子守りのスーちゃんに泣きついて、おっぱいで目のなかのゴミを流してくれ! って頼んだ変なおもい出が甦ってきます。スーちゃんはまだ子どもでしたから、母のようにおっぱいは出なくて、ぼくは残念におもったものです。――記憶の連鎖。それが因果の連鎖となり、ふしぎにも記憶はひとかたまりにならず、ぜんぶDNAの塩基配列みたいにつながって、その気になれば、いつだって引き綱みたいにたぐり寄せることができそうです。

マンローは、カナダの一地方を舞台にした数々の作品を発表しつづけ、アメリカの「ニューヨーカー」にも作品が掲載されて、国外での高く評価されているそうです。やがて全米批評家協会賞をはじめWH・スミス賞、ペン・マラマッド賞、オー・ヘンリー賞など多くの文芸賞を受賞し、2005年には、「タイム」誌の「世界でもっとも影響力のある100人」に選ばれたそうです。2009年に国際ブッカー賞を受賞。
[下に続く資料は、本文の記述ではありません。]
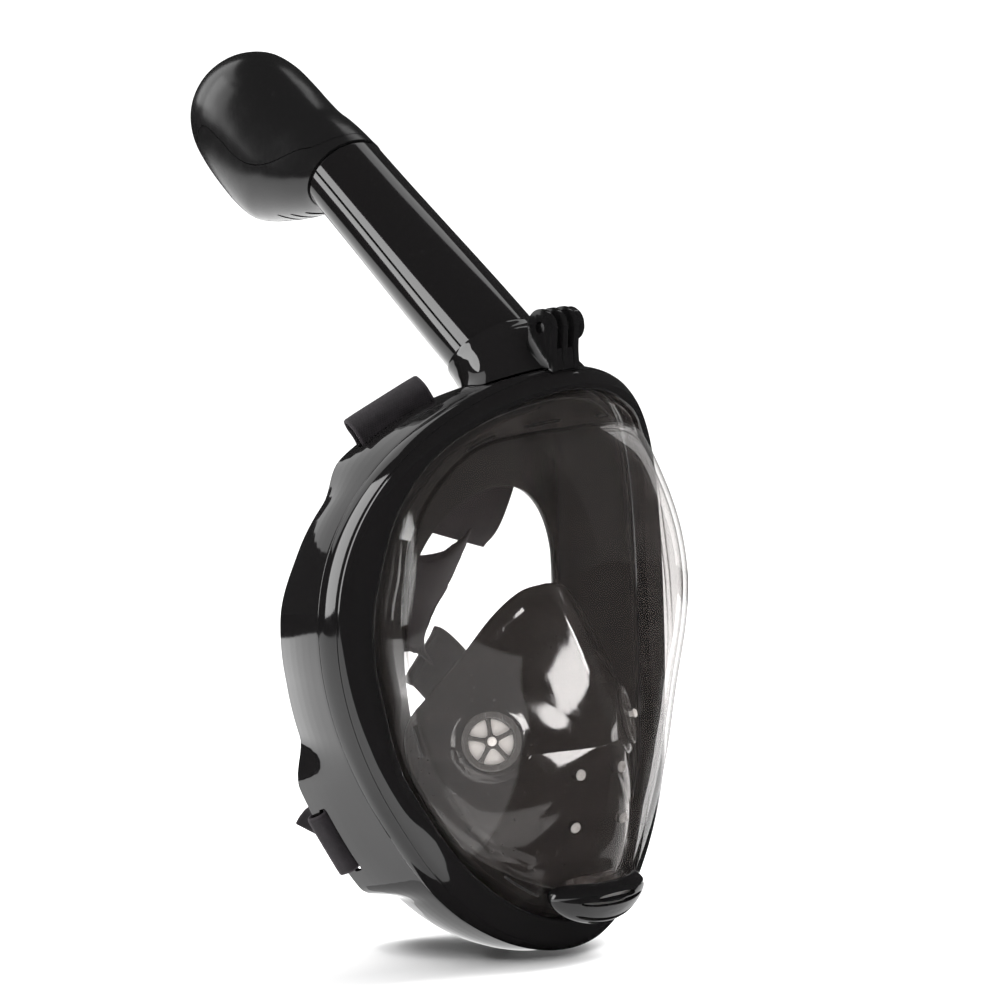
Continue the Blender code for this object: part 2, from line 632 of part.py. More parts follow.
def tube_shell(name, upper, mat):
    """One of the two moulded shells of the tube: an oval arc with a wall, split along its sides."""
    wall, split = 0.0020, 0.004
    rows = []
    for s in (SEAM_S + 0.0012, 0.012, 0.040, 0.07, 0.095, CAP_S0 - 0.0008):
        a, b = tube_size(s)
        th0 = np.arcsin((split + (GAP / 2 if upper else -GAP / 2)) / b)
        th = np.linspace(th0, pi - th0, 21) if upper else np.linspace(pi - th0, 2 * pi + th0, 27)
        ai, bi = a - wall, b - wall
        ti0 = np.arcsin((split + (GAP / 2 if upper else -GAP / 2)) / bi)
        ti = np.linspace(ti0, pi - ti0, 21) if upper else np.linspace(pi - ti0, 2 * pi + ti0, 27)
        w = 0.0026 * smooth((s - 0.095) / 0.022) - 0.003 * (1 - smooth((s - SEAM_S) / 0.03))
        out = tube_pt(a * np.cos(th), b * np.sin(th), s + w * np.sin(th))
        inn = tube_pt(ai * np.cos(ti), bi * np.sin(ti), s + w * np.sin(ti))
        rows.append(np.vstack([out, inn[::-1]]))
    return loft(name, np.stack(rows), ends="ribbon", mat=mat)


def tube_core(mat):
    """Inner duct of the tube: oval wall with one partition, from the socket up into the cap."""
    th = np.linspace(0, 2 * pi, 36, endpoint=False)
    outer = [(CORE_A * cos(a), CORE_B * sin(a)) for a in th]
    ai, bi, w = CORE_A - 0.0016, CORE_B - 0.0016, 0.0007
    holes = []
    for sgn in (1, -1):
        a0 = np.arcsin((3.0 * MM + w) / bi) if sgn > 0 else np.arcsin((3.0 * MM - w) / bi)
        arc = np.linspace(a0, pi - a0, 18) if sgn > 0 else np.linspace(pi - a0, 2 * pi + a0, 22)
        holes.append([(ai * cos(a), bi * sin(a)) for a in arc])
    length = 0.134
    m = Matrix((Vector((1, 0, 0)), N_AX, -D_AX)).transposed().to_4x4()
    m.translation = TUBE_BASE + D_AX * (-0.007 + length / 2)
    return flat_shape("tube_core", [outer] + holes, length, mat, m)


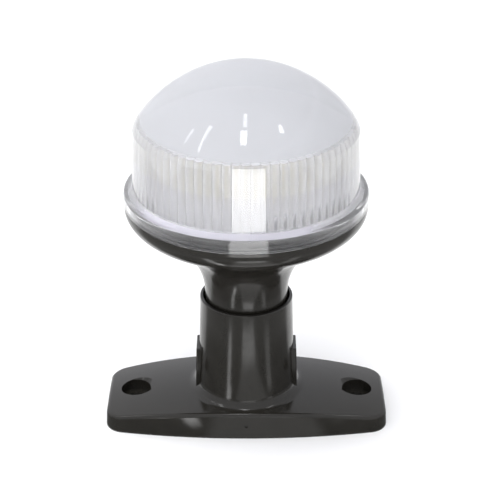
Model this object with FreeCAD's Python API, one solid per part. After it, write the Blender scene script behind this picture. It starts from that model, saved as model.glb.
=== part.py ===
import FreeCAD, Part
import math
import os

# A fixed-mount all-round navigation light for a small boat. A two-hole base carries a short
# post. The stem of a goblet-shaped housing is snapped into the post, and a clear fluted lens
# screws onto the housing's collar with a coarse three-start thread, over a small LED tower.
# Millimetres. The origin is the centre of the base's underside, +Z is up the light's axis,
# X runs through the two screw holes.

# Base plate
BASE_LENGTH = 87.6
BASE_DEPTH = 37.4
BASE_CROWN = 10.2
BASE_DRAFT_DEG = 3.0
BASE_CORNER_R = 6.0
BASE_SIDE_R = 225.0
CROWN_ALONG_R = 210.0
CROWN_ACROSS_R = 97.0
BASE_EDGE_R = 1.2
BASE_WALL = 2.6
HUB_R = 16.6
RIB_WIDTH = 1.6
RIB_X = (21.5, 29.5)
SCREW_SPACING = 70.0
SCREW_HOLE_R = 2.4
COUNTERBORE_R = 4.65
COUNTERBORE_LIP_Z = 6.8
COUNTERBORE_LIP_WIDTH = 1.2
COUNTERBORE_LIP_HEIGHT = 1.2
COUNTERBORE_FLOOR = 3.4
SCREW_BOSS_R = 6.6
CABLE_HOLE_R = 11.0
GATE_MARK_Z = 4.3
GATE_MARK_R = 0.55

# Post of the base, and the pads on its sides
POST_FOOT_R = 15.4
POST_MIDDLE_R = 14.5
POST_TOP_R = 14.2
POST_FOOT_Z = 9.0
POST_MIDDLE_Z = 28.0
POST_TOP = 40.84
POST_BORE_R = 13.35
POST_LIP_R = 0.4
POST_FILLET_R = 3.4
PAD_TOP = 23.6
PAD_TOP_X = 15.5
PAD_FOOT_X = 15.95
PAD_WIDTH = 9.0
PAD_EDGE_R = 0.35

# Stem of the housing, inside the post
STEM_BOTTOM = 8.0
STEM_FIT_R = 13.27
STEM_FIT_TOP = 36.3
STEM_R = 12.7
STEM_BORE_R = 10.2
STEM_SEAL_Z = 32.2
STEM_SEAL_D = 1.12
STEM_GROOVE_R = 12.2
STEM_GROOVE_HEIGHT = 1.5
HOOK_TOP = 21.8
HOOK_HEIGHT = 5.3
HOOK_X = 14.1
HOOK_WIDTH = 6.4
HOOK_ROOM = 0.35
TONGUE_TOP = 24.0
TONGUE_SLOT = 1.0

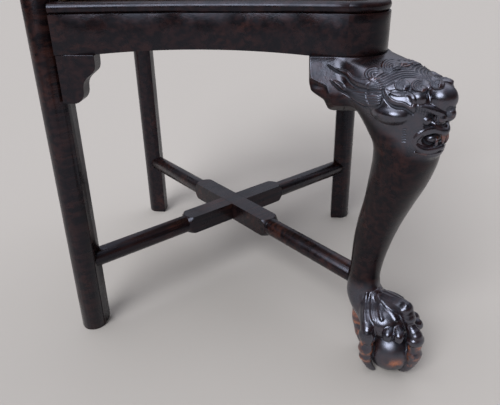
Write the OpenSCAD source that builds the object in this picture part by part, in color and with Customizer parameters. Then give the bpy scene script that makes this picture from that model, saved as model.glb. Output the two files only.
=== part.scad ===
// Corner armchair: a square seat set cornerwise, three straight legs that run up into turned arm
// posts, and a cabriole front leg with a lion mask knee and a claw and ball foot.
// Millimetres. X runs to the right, Y to the back, Z up from the floor.

/* [Seat plan] */
// Distance between leg centres along one side of the square seat
seat_side = 410; // [390:5:430]
// Width of a straight leg
leg_w = 38; // [35:0.5:42]
// Depth of the hollow in plan of each front rail
rail_hollow = 14; // [6:1:16]
// Distance from one front face line to the end of the other front rail
corner_cut = 52; // [50:1:58]

/* [Heights] */
// Top of the seat rails above the floor
seat_h = 494; // [470:2:518]
// Depth of the seat rails
rail_h = 61; // [56:1:66]
// Top of the arms above the seat rails
arm_rise = 245; // [225:5:265]
// Height of the crest above the arms
crest_rise = 76; // [56:2:90]
// Top of the crossed stretchers above the floor
stretcher_top = 133; // [123:2:149]

/* [Rails and moulding] */
// Thickness of a seat rail
rail_t = 34; // [30:1:40]
// Thickness of the rail's upper wall, outside the rebate
rail_wall = 20; // [17:1:23]
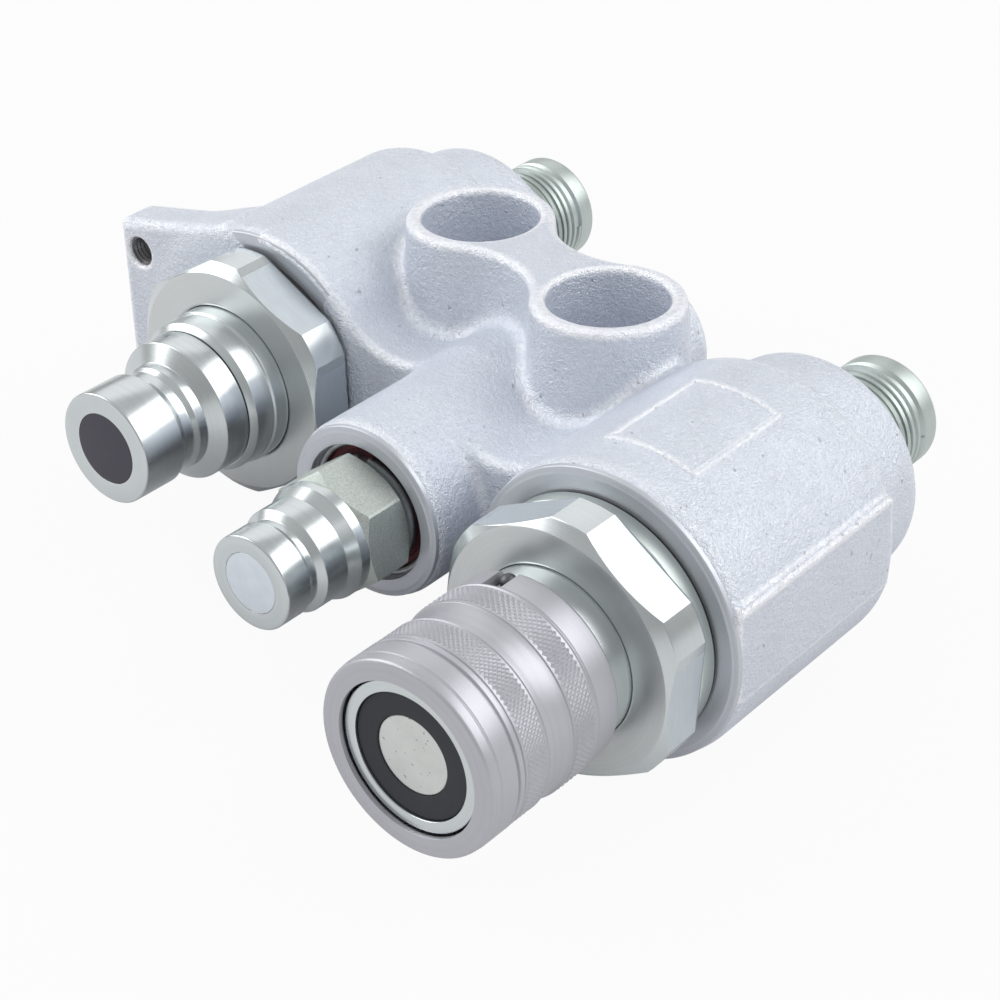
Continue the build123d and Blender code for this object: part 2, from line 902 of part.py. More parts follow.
# The case-drain nipple, one piece with its hexagon, screwed into the block
drain_throat = drain_face + drain_throat_start
drain_shank_end = drain_seat + drain_shank_length
drain_guide_front = drain_shank_end - guide_thickness - 2 * guide_ring_thickness
with BuildPart() as drain_nipple:
    with BuildSketch(across(drain_hex_front)):
        with Locations((drain_x, 0)):
            RegularPolygon(
                drain_hex_across_flats / 2,
                6,
                major_radius=False,
                rotation=drain_hex_turn,
            )
    extrude(amount=-drain_hex_length)
    corner = drain_hex_across_flats / sqrt(3)
    revolve(
        outline(
            drain_x,
            (0, drain_hex_front),
            (drain_neck_radius, drain_hex_front),
            (corner, drain_hex_front + drain_hex_chamfer),
            (corner, drain_hex_rear - drain_hex_chamfer),
            (drain_neck_radius, drain_hex_rear),
            (0, drain_hex_rear),
        ),
        axis=port(drain_x),
        mode=Mode.INTERSECT,
    )
    revolve(
        outline(
            drain_x,
            (0, drain_face),
            (drain_tip_radius - drain_tip_edge, drain_face),
            (drain_tip_radius, drain_face + drain_tip_edge),
            (drain_tip_radius, drain_face + drain_tip_length),
            (drain_groove_radius, drain_face + drain_groove_start),
            (drain_groove_radius, drain_face + drain_groove_end),
            (drain_collar_radius, drain_face + drain_collar_start),
            (drain_collar_radius, drain_face + drain_collar_end),
            (drain_neck_radius, drain_face + drain_neck_start),
            (drain_neck_radius, drain_hex_front + 1),
            (drain_neck_radius, drain_seat),
            (drain_shank_radius, drain_seat),
            (drain_shank_radius, drain_shank_end),
            (0, drain_shank_end),
        ),
        axis=port(drain_x),
    )
    revolve(
        outline(
            drain_x,
            (0, drain_face - 1),
            (drain_valve_radius + running_gap, drain_face - 1),
            (drain_valve_radius + running_gap, drain_face + drain_seat_length),
            (drain_throat_radius, drain_throat),
            (drain_throat_radius, drain_guide_front),
            (drain_guide_radius + running_gap, drain_guide_front),
            (drain_guide_radius + running_gap, drain_shank_end + cut_overlap),
            (0, drain_shank_end + cut_overlap),
        ),
        axis=port(drain_x),
        mode=Mode.SUBTRACT,
    )
    revolve(
        retaining_groove(
            drain_x,
            drain_guide_front + guide_thickness,
            drain_guide_radius + running_gap,
        ),
        axis=port(drain_x),
        mode=Mode.SUBTRACT,
    )
export(drain_nipple.part, "drain_nipple")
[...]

ノーベル文学賞の候補としても名があがっているとか。

ときどき、彼女の本を事務所にもってきて、漫然とページを開きます。

仕事で頭がしびれているときなど、あるいは、だれかにむかしの話をつづるとき、だれかの声を想い出したいときなどに、この本を広げると、たまらない癒しになります。 ぼくにとって、記憶の再生にはもってこいの本です。